Palestinians were committed by the original Oslo agreement of September 1993 to change their charter to eliminate references to the destruction of Israel and to armed struggle to effect that destruction. Israel implemented the Oslo I (Gaza and Jericho) agreement without Arafat's lifting a finger to fulfill that provision.
Then in the Oslo II agreement, Arafat sold that rug a second time. In return for Israel's evacuating the major West Bank towns, he promised again to amend the charter. The deadline was May 7 of this year. It has not happened yet. As noted above, on April 24, Arafat delivered a statement from the PNC that the charter was amended -- but no changes were made. That must come from the committee that reports back in six months.

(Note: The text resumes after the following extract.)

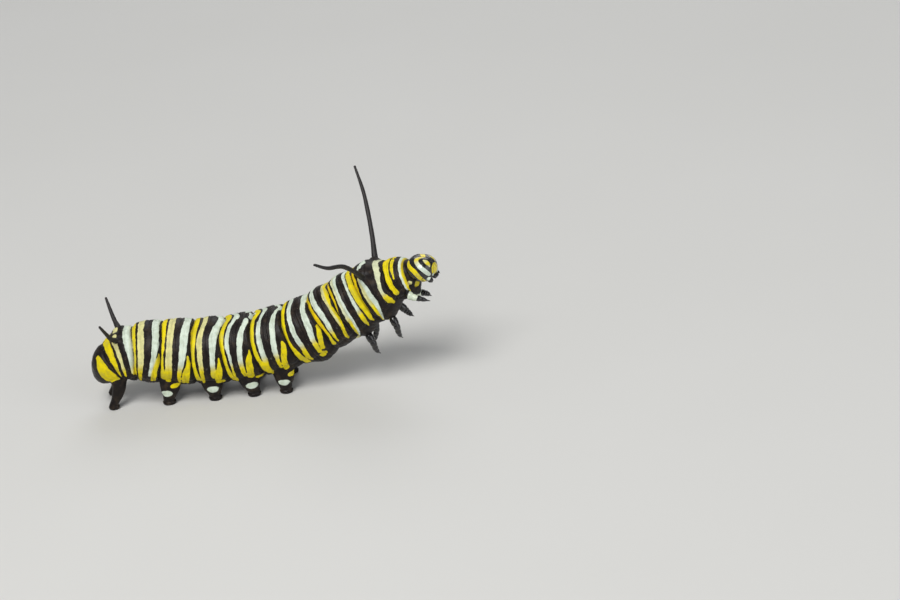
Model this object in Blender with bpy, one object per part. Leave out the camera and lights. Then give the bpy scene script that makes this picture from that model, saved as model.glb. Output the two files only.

Why not simply state that Israel will fulfill its part of Oslo II as soon as the Palestinians have fulfilled theirs? That withdrawal from Hebron will take place, say, 72 hours after the Palestinian charter is changed. But not before. Quid pro quo. Such a principled stand of continuing the peace process but only with reciprocity would set the tone for Netanyahu's "new path" to peace, distinguishing it from Peres's frantic and unilateral version while honoring its objectives.
The world is not happy with Netanyahu's victory. It is much happier with the tame, cosmopolitan Israel of Shimon Peres. It prefers a Jewish state obedient to the wishes, compliant with the aspirations, desperate for the approval of the "international community." Most of all, it likes Jews in retreat -- giving up land, surrendering claims, calling on the sympathy of the world when the bombs go off. What offends the West about Netanyahu is not that he might breach this or that paragraph of Oslo, but that he represents the kind of Zionist assertiveness that is an affront to the cherished vision of the pliant Jew, the Jew as victim.
Menachem Begin tried to play the proud-Zion role, but his air of schoolmaster pedantry made his attempt at swagger faintly ridiculous. In Netanyahu, ruthlessness combines with charm, muscularity with brains. He can fight and he can argue. No one yet knows if he can govern, but one can safely say that he will be the best exponent of Zionist assertiveness since Moshe Dayan.
Netanyahu does not live for the Nobel Prize, nor, as he said, to tour the capitals of Europe with Yasir Arafat. Peres led the Jews in retreat to the applause of the world. Netanyahu will demand something more durable than applause. That is why he won.